The Consumer Financial Protection Bureau said Tuesday (Feb. 23) that it has taken two separate actions against Citibank, tied to both illegal debt sales and illegal debt collection practices.
In a release, the bureau stated that, in the case of the first action, the bank was ordered to pay up as much as $5 million in consumer relief, with an additional $3 million paid for selling credit card debt that sported inflated interest rates. Elsewhere, charged the CFPB, the bank failed to send consumer payments made on that debt to the debt buyers themselves.
The second action, said the CFPB, is in reference to both Citibank and a number of debt collection law firms, and they were allegedly falsifying court documents that were used in debt collection cases in the state of New Jersey. Under the terms of that action, the CFPB has ordered the firms involved to pay up a substantial amount, and Citibank has been ordered to repay $11 million to the consumers affected (as many as 7,000 of them), along with the order to forgo collecting $34 million from those consumers.

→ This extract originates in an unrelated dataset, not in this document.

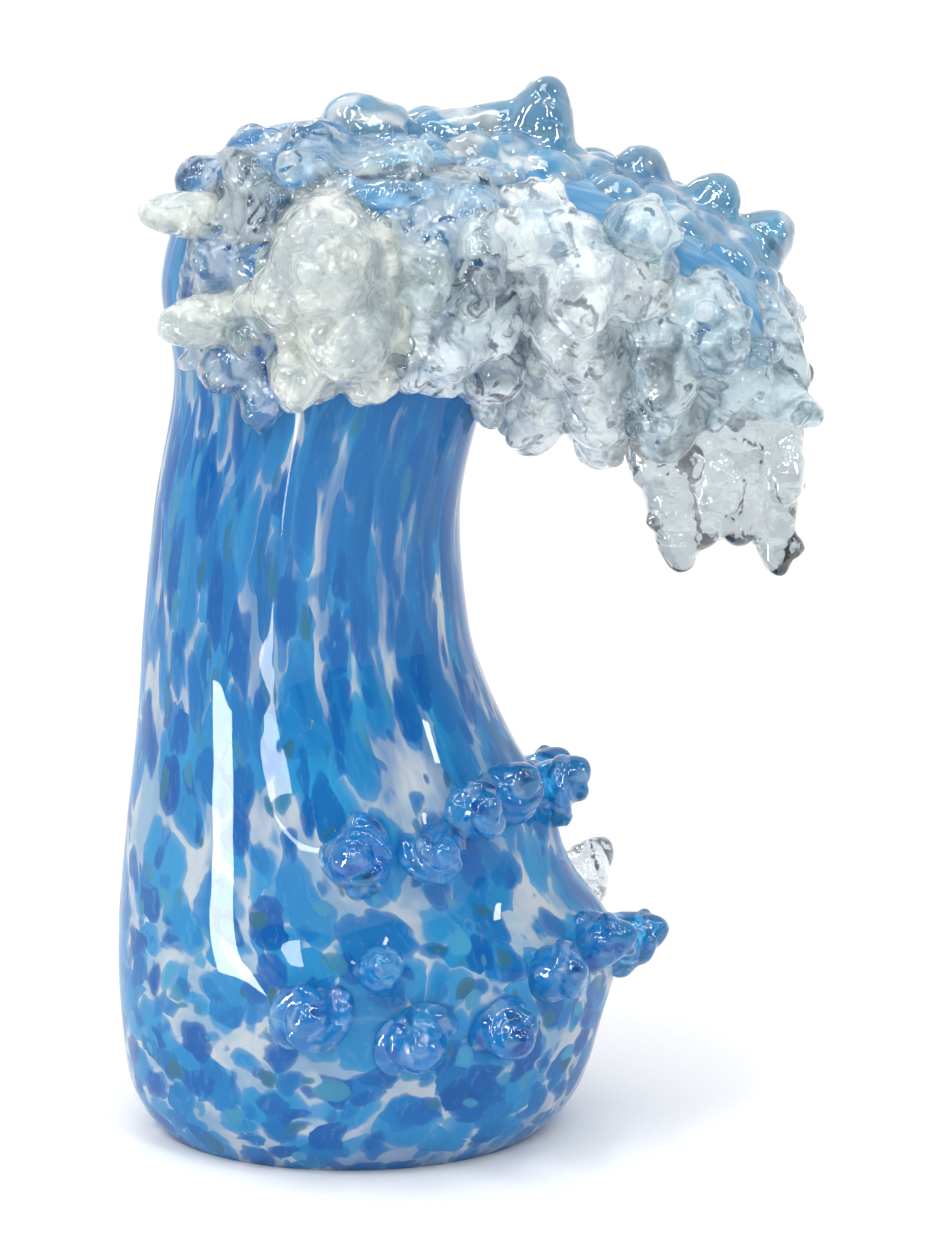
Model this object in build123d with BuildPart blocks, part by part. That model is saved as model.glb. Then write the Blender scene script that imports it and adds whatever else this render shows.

In a statement that accompanied the announcement of the actions, Richard Cordray, director of the CFPB, stated: “Citibank sent inaccurate information to buyers when it sold off credit card debt, and it also used law firms that altered court documents. Today’s action provides redress to consumers who were victimized by slipshod practices as part of our ongoing work to fight abuses in the debt collection market.”
The inaccurate and inflated APR information was relayed to as many as 130,000 credit card accounts it sold to debt buyers from 2010 to 2013 and did not forward payments of as much as $1 million, the CFPB said.